◆ **Given exercise**
From the data that follows, print exactly the lines starting at the one containing "Keep writing the" and ending at the one containing "return ease(np.clip((value - start)"; include both of them and nothing more.

# START OF Stored records

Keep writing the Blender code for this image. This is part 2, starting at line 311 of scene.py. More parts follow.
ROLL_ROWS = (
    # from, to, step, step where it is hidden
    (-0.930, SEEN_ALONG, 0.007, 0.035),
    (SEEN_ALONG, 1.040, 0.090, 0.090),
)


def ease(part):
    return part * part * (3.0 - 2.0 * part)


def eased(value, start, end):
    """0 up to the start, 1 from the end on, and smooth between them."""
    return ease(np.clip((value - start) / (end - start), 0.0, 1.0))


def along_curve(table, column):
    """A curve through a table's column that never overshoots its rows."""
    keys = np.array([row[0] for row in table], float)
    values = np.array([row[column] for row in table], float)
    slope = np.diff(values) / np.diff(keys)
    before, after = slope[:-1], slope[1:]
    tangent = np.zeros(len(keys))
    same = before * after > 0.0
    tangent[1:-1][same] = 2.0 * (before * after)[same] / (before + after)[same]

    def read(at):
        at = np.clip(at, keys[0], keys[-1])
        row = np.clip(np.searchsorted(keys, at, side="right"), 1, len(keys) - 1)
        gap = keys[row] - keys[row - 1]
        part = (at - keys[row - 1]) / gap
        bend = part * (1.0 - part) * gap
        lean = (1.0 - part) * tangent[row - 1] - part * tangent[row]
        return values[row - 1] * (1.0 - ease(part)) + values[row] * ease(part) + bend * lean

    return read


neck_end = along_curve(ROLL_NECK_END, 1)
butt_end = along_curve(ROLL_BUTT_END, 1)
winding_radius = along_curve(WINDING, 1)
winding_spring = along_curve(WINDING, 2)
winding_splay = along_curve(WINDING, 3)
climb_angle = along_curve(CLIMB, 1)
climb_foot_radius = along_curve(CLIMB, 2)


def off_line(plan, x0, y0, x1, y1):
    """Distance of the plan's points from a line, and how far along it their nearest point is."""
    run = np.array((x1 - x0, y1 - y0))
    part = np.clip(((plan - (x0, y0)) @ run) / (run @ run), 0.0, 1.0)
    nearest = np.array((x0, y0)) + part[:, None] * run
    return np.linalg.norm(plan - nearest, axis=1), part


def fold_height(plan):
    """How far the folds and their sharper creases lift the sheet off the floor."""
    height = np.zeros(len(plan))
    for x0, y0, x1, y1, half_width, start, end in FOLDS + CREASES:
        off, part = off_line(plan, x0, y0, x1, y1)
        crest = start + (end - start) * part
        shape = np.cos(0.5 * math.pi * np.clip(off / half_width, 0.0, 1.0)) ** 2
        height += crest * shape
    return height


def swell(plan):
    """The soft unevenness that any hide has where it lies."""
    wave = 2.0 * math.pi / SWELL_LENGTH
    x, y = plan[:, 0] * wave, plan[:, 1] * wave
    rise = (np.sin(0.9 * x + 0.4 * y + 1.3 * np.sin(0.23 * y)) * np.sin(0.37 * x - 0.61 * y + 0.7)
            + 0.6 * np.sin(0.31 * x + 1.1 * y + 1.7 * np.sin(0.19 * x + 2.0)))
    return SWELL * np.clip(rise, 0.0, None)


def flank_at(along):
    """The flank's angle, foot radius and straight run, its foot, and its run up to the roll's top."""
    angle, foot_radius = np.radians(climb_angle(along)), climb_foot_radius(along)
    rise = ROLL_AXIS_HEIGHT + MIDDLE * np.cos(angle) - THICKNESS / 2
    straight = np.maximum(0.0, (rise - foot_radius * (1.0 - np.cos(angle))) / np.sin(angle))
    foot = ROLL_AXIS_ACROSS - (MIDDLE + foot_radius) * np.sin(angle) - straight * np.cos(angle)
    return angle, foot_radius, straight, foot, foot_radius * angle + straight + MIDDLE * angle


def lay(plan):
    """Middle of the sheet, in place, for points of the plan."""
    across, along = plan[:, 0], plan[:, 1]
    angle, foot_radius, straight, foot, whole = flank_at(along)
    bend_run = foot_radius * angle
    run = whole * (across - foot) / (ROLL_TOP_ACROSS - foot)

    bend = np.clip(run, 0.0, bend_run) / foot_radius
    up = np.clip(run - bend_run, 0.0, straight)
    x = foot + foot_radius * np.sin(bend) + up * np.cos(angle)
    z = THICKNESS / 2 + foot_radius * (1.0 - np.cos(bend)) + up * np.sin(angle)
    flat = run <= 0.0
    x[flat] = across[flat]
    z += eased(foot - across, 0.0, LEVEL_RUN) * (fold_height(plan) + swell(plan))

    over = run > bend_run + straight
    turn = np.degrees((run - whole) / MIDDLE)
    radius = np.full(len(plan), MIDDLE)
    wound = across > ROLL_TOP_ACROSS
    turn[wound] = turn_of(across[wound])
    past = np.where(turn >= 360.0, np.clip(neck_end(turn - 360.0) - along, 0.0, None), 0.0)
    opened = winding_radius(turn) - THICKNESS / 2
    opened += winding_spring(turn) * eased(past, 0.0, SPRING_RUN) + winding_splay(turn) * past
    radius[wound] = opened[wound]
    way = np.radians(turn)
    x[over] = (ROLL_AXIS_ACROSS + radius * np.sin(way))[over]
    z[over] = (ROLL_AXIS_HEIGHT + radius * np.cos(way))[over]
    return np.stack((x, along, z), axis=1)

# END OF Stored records
# START OF Stored records

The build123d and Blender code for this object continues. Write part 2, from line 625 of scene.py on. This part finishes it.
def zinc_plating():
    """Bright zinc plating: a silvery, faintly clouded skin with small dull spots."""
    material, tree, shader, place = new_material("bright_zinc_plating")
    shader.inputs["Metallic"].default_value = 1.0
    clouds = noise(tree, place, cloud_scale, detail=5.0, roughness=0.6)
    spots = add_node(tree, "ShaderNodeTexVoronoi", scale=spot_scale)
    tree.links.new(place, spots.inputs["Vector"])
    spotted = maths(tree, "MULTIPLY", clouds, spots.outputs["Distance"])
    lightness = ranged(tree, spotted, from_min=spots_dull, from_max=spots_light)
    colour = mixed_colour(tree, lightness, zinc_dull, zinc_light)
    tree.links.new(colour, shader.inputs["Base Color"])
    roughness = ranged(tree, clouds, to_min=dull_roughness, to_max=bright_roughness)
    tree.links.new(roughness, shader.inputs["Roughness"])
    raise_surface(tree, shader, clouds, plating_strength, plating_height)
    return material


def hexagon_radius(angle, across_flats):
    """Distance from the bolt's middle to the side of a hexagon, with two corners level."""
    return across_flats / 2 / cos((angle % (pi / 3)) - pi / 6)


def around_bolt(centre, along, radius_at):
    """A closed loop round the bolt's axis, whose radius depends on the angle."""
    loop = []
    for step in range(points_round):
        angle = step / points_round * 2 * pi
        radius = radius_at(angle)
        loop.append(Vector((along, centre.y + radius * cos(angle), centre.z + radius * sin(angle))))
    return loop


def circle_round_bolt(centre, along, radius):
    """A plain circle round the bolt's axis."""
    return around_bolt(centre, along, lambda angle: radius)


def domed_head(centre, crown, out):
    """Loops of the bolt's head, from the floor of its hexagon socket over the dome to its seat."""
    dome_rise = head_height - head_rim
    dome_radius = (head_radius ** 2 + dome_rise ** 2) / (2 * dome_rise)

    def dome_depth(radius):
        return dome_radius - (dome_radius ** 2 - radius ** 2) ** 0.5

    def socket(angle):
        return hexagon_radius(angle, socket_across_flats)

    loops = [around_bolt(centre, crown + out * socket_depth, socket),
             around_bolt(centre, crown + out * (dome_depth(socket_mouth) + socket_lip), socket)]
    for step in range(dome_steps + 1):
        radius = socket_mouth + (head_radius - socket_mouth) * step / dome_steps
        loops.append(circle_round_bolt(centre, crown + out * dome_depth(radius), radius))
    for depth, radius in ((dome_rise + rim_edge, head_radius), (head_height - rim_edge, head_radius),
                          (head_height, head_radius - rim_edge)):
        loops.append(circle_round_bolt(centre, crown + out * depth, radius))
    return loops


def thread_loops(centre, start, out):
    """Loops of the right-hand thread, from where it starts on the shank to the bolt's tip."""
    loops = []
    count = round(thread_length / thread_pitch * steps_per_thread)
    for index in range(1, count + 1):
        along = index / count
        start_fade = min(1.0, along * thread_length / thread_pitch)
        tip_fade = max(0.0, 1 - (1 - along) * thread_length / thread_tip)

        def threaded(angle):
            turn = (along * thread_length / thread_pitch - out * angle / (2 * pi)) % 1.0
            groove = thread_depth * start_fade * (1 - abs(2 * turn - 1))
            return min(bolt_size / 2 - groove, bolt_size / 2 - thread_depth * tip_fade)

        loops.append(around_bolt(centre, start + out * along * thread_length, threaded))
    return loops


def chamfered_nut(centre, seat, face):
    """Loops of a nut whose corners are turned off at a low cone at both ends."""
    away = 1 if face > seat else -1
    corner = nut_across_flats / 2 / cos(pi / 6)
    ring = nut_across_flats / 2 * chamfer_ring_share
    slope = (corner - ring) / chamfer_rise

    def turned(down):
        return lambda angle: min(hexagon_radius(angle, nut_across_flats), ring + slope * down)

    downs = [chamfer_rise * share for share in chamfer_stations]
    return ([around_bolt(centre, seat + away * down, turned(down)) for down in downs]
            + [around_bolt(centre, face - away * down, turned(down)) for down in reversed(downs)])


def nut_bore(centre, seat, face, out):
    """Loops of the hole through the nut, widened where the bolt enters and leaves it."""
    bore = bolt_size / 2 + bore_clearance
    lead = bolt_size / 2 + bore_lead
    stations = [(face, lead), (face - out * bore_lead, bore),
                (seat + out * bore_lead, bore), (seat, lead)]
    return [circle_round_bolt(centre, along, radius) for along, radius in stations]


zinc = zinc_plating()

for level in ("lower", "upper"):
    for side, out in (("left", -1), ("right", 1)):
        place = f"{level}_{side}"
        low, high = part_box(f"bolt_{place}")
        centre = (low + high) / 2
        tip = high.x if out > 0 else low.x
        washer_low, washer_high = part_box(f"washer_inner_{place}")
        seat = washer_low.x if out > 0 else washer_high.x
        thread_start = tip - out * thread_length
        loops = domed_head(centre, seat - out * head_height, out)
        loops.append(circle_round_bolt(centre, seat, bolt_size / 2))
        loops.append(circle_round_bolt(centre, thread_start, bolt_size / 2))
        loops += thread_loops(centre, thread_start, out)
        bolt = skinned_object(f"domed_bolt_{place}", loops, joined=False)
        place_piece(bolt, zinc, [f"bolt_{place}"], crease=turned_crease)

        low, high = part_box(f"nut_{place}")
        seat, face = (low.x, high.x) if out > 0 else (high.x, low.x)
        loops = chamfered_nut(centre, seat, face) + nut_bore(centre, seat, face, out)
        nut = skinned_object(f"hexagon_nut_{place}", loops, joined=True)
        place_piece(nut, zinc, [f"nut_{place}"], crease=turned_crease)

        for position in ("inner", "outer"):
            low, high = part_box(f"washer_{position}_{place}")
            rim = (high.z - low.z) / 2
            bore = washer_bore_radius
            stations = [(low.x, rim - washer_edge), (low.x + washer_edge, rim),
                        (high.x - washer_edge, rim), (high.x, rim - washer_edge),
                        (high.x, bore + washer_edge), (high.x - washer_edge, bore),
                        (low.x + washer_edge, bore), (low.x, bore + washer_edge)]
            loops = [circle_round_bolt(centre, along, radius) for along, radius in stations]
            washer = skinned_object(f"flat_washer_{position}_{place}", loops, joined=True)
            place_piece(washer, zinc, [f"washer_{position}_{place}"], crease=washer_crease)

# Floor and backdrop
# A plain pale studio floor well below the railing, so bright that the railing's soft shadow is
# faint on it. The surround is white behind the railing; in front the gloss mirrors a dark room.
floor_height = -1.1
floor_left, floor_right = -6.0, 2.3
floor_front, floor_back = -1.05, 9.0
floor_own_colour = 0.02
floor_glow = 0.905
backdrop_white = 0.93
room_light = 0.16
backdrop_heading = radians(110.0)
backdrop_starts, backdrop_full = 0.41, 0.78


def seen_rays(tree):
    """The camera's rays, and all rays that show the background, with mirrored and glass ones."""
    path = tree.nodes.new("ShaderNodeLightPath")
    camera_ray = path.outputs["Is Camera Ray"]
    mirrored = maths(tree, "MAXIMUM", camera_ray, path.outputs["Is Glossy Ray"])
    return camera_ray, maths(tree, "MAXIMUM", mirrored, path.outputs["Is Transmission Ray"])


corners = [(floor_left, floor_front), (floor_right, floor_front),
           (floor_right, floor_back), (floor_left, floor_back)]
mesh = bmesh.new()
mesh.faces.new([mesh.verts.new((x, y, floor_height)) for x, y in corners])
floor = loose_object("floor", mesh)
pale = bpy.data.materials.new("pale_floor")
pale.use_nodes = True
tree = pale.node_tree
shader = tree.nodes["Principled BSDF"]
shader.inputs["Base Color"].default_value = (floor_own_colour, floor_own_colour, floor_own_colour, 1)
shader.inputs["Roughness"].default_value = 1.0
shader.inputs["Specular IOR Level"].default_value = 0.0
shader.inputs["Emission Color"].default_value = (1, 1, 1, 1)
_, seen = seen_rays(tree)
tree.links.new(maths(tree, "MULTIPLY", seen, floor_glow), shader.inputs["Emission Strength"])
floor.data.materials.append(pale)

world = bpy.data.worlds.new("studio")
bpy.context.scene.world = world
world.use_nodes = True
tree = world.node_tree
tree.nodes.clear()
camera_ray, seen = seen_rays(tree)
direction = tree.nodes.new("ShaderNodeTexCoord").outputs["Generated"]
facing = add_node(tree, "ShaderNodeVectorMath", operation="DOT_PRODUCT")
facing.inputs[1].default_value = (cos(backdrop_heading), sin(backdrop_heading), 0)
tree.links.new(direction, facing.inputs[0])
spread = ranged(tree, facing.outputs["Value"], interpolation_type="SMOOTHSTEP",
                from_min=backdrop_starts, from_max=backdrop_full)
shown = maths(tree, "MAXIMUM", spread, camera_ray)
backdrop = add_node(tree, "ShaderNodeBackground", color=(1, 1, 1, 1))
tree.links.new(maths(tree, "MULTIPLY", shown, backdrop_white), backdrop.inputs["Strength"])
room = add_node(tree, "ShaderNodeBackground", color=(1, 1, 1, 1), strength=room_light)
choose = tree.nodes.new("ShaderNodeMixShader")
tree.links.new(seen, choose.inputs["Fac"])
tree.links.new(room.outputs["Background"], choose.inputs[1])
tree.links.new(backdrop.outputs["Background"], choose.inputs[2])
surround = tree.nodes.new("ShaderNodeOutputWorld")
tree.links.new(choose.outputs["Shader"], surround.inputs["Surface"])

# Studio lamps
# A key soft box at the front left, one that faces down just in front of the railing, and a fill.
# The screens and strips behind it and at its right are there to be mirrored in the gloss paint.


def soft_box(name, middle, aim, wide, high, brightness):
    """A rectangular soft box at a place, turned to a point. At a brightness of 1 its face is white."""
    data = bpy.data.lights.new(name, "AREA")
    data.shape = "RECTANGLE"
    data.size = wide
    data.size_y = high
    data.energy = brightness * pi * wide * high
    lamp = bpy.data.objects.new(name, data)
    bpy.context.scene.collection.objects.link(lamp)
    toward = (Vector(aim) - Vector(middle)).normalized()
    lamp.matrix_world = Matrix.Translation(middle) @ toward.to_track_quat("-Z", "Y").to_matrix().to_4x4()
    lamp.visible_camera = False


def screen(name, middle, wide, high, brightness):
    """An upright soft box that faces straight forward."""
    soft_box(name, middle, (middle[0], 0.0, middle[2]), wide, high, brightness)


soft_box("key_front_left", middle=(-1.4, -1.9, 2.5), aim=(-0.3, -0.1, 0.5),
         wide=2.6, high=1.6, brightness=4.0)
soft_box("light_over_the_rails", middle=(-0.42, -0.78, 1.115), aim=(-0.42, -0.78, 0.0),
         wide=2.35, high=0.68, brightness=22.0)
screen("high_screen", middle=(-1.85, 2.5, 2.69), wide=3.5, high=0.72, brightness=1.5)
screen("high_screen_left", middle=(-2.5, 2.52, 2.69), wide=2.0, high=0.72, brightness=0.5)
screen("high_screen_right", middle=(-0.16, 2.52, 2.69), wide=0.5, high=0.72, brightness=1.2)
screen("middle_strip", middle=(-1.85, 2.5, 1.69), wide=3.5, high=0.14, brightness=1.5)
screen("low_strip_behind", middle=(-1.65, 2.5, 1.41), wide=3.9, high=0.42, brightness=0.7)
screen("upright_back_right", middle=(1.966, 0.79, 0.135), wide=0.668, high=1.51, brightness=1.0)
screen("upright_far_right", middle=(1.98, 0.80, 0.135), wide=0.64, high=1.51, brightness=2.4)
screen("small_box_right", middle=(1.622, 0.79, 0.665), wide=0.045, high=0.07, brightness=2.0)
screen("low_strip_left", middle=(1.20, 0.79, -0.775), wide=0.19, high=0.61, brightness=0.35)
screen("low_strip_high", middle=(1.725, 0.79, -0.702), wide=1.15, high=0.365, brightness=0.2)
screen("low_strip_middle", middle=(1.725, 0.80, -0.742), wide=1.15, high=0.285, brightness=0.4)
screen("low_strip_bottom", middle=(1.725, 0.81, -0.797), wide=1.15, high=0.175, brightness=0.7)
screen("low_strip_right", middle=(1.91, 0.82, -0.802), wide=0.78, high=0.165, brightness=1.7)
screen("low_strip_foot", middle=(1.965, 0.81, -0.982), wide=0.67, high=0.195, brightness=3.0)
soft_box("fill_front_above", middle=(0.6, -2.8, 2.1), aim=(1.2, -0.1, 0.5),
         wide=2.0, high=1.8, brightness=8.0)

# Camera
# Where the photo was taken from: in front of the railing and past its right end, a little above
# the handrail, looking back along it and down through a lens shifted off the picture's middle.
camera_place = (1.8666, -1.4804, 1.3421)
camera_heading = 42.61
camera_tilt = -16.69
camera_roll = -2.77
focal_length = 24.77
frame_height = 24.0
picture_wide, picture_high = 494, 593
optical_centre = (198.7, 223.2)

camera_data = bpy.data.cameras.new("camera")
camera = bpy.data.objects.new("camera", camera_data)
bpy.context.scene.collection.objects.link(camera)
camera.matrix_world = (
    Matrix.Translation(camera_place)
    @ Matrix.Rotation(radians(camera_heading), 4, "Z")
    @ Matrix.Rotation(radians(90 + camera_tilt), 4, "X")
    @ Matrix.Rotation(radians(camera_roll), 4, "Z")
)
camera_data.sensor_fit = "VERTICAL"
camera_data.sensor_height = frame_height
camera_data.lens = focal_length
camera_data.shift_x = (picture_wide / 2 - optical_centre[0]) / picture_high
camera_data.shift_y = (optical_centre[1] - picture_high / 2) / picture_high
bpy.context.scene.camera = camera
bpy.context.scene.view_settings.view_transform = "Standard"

# END OF Stored records

◆ **Answer**
Keep writing the Blender code for this image. This is part 2, starting at line 311 of scene.py. More parts follow.
ROLL_ROWS = (
    # from, to, step, step where it is hidden
    (-0.930, SEEN_ALONG, 0.007, 0.035),
    (SEEN_ALONG, 1.040, 0.090, 0.090),
)


def ease(part):
    return part * part * (3.0 - 2.0 * part)


def eased(value, start, end):
    """0 up to the start, 1 from the end on, and smooth between them."""
    return ease(np.clip((value - start) / (end - start), 0.0, 1.0))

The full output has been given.